Formerly located on Madison Avenue in the building designed by Marcel Breuer in 1966, the new museum is situated in New York’s vibrant Meatpacking District. Fronting onto Gansevoort Street, the site lies between the Hudson and the High Line, Manhattan’s recently completed elevated urban park, built on a disused elevated spur of the 1930s New York Central Railroad.

Clad in pale blue-grey steel panels, the eight-storey building is powerfully asymmetrical, with the bulk of the full-height museum to the west, Hudson-side, with tiers of lighter terraces and glazed walkways stepping down to the High Line, embracing it into the project.

The Museum is entered via a dramatically cantilevered ‘largo’, a public space that serves as a kind of decompression chamber between street and museum, a shared space, with views to the Hudson and the High Line entrance just a few steps away. Accessed from the ‘largo’, the main entrance lobby also serves as a public gallery –of free-entry exhibition space.
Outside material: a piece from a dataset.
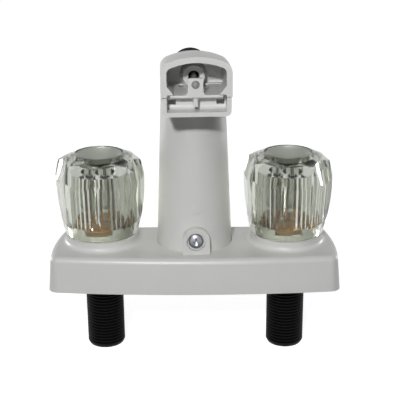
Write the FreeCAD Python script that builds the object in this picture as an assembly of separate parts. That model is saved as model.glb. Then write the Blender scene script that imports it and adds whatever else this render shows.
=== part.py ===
import FreeCAD, Part
import math
import os

os.makedirs("parts", exist_ok=True)

# Tub and shower faucet with two clear knobs and a diverter spout, in millimetres.
# The origin is on the wall midway between the two inlets. X runs along the base to the right,
# Y up the wall, away from the outlet, and Z out of the wall along the spout.

# Fits
slip = 0.1            # radial play where one piece turns or plugs into another
play = 0.3            # gap between faces that slide past each other
seat_gap = 0.2        # play around a piece that drops into a recess
bite = 0.5            # how far a rib or a lug is sunk into the wall of its own moulding

# Inlets
inlet_spacing = 101.6
shank_end_z = -42.3
thread_radius = 10.45
thread_pitch = 1.814
thread_depth = 0.95
thread_chamfer = 1.6
inlet_bore = 6.4

# Base cover
base_end = 27.9       # from a valve's axis to the end of the base
base_front = 32.0
base_back = 22.6
base_bow = 4.1
base_end_bow = 1.3
base_waist = 4.4
base_height = 19.5
base_draft = 1.6
cover_wall = 2.4
front_corner = 6.0
rear_corner = 8.0
edge_round = 3.4
collar_radius = 19.9
collar_wall = 2.0
collar_rise = 5.0
collar_blend = 2.6
ring_outer = 15.0
ring_wall = 2.0
ring_rise = 5.7
ring_floor_rise = 2.4

# Valves
barrel_radius = 14.5
neck_radius = 9.0
chamber_radius = 7.0
port_step = 1.0       # from the chamber's floor up to the edge of the side port
seat_wall = 2.5
seat_hole = 3.0
seal_height = 2.0
port_radius = 4.0
socket_radius = 8.2
socket_reach = 7.0
socket_gap = 0.4      # between the sockets and the roof of the cover
socket_depth = 2.0    # how far the cross tube goes into a barrel
keeper_height = 8.4
keeper_radius = 12.7
lug_width = 12.8
lug_reach = 14.8
lug_height = 2.4
nut_flats = 21.0
nut_height = 4.6
nut_lip = 1.8
nut_bevel = 0.4
nut_bevel_height = 0.9
nut_corner_round = 1.2
stem_neck = 4.5
spline_radius = 3.6
spline_rise = 15.1    # from the bottom of the knob to the splines
spline_length = 16.0
stem_wall = 1.9
ring_section = 1.8
stop_spare = 1.0
stop_lug_angle = 20.0
stop_lug_reach = 1.1
stop_lug_height = 1.3
turn_angle = 180.0

# Knobs, with heights from the bottom of the knob
knob_gap = 0.4        # between a knob and the collar under it
knob_facets = 8
knob_rim = 19.6
knob_foot_radius = 20.2
knob_foot_height = 1.8
knob_low_radius = 21.1
knob_low_height = 5.2
knob_mid_radius = 23.5
knob_mid_height = 19.0
knob_wide_radius = 24.0
knob_wide_height = 33.0
knob_shoulder_radius = 22.3
knob_shoulder_height = 40.8
knob_height = 44.5
facet_low = 20.7
facet_low_height = 4.1
facet_high = 22.8
left_facet_turn = 21.5
right_facet_turn = 9.5
scallop_radius = 30.0
scallop_low = 21.6        # distance of a scallop's deepest line from the knob's axis, at the widest height
scallop_high = 19.4       # and at the shoulder
skirt_bore = 15.8
skirt_height = 6.0
flute_bore = 14.3
flute_depth = 0.8
flute_count = 32
flute_roof_height = 33.6
hub_radius = 6.8
cap_radius = 12.9
cap_thickness = 4.9
cap_chamfer = 1.0
cap_lip = 0.6
cap_ledge = 0.6       # width of the step that the cap rests on
cap_hollow = 0.4      # air under the cap, inside that step
screw_well = 4.4
screw_well_depth = 3.2
handle_screw_radius = 1.6
handle_screw_length = 14.0
handle_screw_head = 3.4
handle_screw_rise = 2.2
handle_recess = 1.9
handle_recess_depth = 1.3

# Crossover
cross_tube_radius = 6.5
cross_bore = 4.2
riser_y = -6.7
tower_radius = 10.5
tower_rise = 14.5     # above the top of the base
tower_flat_depth = 0.5

# Spout, with rises from the top of the base
spout_y = 0.0
spout_twist = 3.0
foot_radius = 20.5
foot_recess = 0.4
column_radius = 17.25
taper_rise = 77.5
spout_wall = 2.9
column_wall = 2.4
outlet_y = -46.0
inner_wall = 2.0      # the wall across the head, in front of the riser
nose_floor = 1.0
outlet_rise = 109.6
nose_rise = 90.1
arch_radius = 36.0
nose_corner = 5.8
top_sweep_radius = 205.0
top_break_y = -8.0
back_sweep_radius = 34.0
back_sweep_turn = 120.0
gusset_gap = 1.2      # from the shell's lower edge up to the gussets
gusset_height = 4.3
gusset_reach = 3.4
gusset_length = 14.0
hook_leg = 1.1
hook_toe = 3.0
hook_thickness = 1.5
hook_front = -36.0
hook_back = -26.0
boss_half_width = 7.35
boss_reach = 2.8      # in front of the foot
boss_rise = 14.8
screw_rise = 6.9
screw_radius = 1.9
screw_head_radius = 3.9
screw_head_side = 0.9
screw_head_dome = 1.3
screw_recess = 2.5
screw_recess_depth = 1.5
screw_sink = 2.3      # depth and radius of the round recess for the screw's head
screw_sink_radius = 4.9
screw_tip_gap = 0.5   # between the screw's tip and the riser's socket
mark_rise = 25.0
mark_shift = 0.5
mark_radius = 4.0
mark_width = 0.7
mark_depth = 0.4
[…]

Level three houses a 170-retractible seat theatre with double-height views over the Hudson River, along with technical spaces and offices.

Some 50,000 square feet of gallery space is distributed over levels five, six, seven and eight, the fifth level boasting a 18,000 square feet, column-free gallery – making it the largest open-plan museum gallery in New York City. This gallery is reserved for temporary exhibitions and its expansive volume enable the display of large works of contemporary art. The permanent collection is exhibited on two floors, level six and seven. These two floors also step back towards the west to create 13,000 square feet of outdoor sculpture terraces.

Museum offices, education centre, conservation laboratories and library reading room are situated north of the building’s core on levels three to seven, including a multi-use theatre for film, video and performance on level five.

Finally, on the top floor is the ‘studio’ gallery and a café, naturally lit by a skylight system in saw-tooth configuration.